Partition Management in Hybrid SSAS Tabular Models

Andrew Smith Posted on

SSAS tabular models can be constructed in hybrid mode, where one partition of each table is set as a DirectQuery partition and (optionally) one or more others are set as in-memory partitions.

There are several business scenarios that tabular hybrid models can satisfy – in this post I look at one in particular, and provide an end-to-end view of how it is constructed.

The scenario is that one business unit wants to see real-time data for the current day, and another business unit wants to see complete days’ data from yesterday to as far back as data exists. DirectQuery mode provides for real-time access via tabular models, since it translates incoming DAX queries from client tools into T-SQL that’s executed live upon the SQL Server back-end. In-memory mode, by contrast, runs on data that’s been processed into the tabular model’s cache at some time in the past, so it may be a day/week/month etc. since it was last refreshed.

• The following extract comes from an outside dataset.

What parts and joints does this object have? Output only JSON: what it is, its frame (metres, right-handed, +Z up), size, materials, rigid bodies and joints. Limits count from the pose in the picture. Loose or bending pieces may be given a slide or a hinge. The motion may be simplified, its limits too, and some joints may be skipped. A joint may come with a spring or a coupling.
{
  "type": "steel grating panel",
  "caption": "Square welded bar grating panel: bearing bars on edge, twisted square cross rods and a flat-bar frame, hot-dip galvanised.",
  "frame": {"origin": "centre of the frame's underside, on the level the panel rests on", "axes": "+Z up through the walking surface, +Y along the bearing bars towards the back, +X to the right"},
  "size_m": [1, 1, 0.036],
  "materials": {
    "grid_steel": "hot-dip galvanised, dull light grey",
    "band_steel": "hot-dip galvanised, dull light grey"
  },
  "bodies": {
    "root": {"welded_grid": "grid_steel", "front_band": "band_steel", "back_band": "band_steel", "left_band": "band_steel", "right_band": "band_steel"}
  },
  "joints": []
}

This scenario can be fulfilled by using the right combination of tabular partitions, tabular model query mode and tabular model connection string settings. Considering fact table partitions first, I have:

tabularhybridpartitions

Here we can see the DirectQuery partition (there can only be one) for today, and in-memory partitions for all preceding years for which we have data. The latest year (2016 in my example) is only complete up until yesterday. The T-SQL for the Today partition is:

SELECT F.[ProductKey], F.[OrderDateKey], F.[SalesOrderNumber], F.[SalesOrderLineNumber], F.[OrderQuantity], F.[UnitPrice], F.[TotalProductCost], F.[SalesAmount]
FROM [dbo].[FactInternetSales] AS F
WHERE F.OrderDateKey = CAST(FORMAT(SYSDATETIME(), ‘yyyyMMdd’) AS INT)

This means that DirectQuery access to the model is limited to today’s data only, which (in this scenario) has no overlap with any of the in-memory partitions. The year partitions all have the same T-SQL structure, e.g. for 2016:

SELECT F.[ProductKey], F.[OrderDateKey], F.[SalesOrderNumber], F.[SalesOrderLineNumber], F.[OrderQuantity], F.[UnitPrice], F.[TotalProductCost], F.[SalesAmount]
FROM [dbo].[FactInternetSales] AS F
WHERE F.OrderDateKey >= 20160101
AND F.OrderDateKey <
  CASE WHEN YEAR(SYSDATETIME()) = 2016 THEN
   CAST(FORMAT(SYSDATETIME(), ‘yyyyMMdd’) AS INT)
  ELSE
   20170101
  END

So if the partition is for the current year it will load up until yesterday, else the full year is loaded.

Once the model is up and running the in-memory partitions aren’t processed using this SQL on a regular basis, since the “Process Add” operation described below is used to populate each year day-by-day as time goes on. It’s still necessary to have this SQL though, in case any year partition needs a full reload, e.g. because some historical data in the back-end has been changed. In cases where data volumes are high, this year granularity for partition reloads may be too coarse, in which case smaller partitions should be used instead, e.g. quarterly or monthly. As each of these smaller-partitioned years becomes older and unlikely to change, its partitions could then be merged to become a single year partition.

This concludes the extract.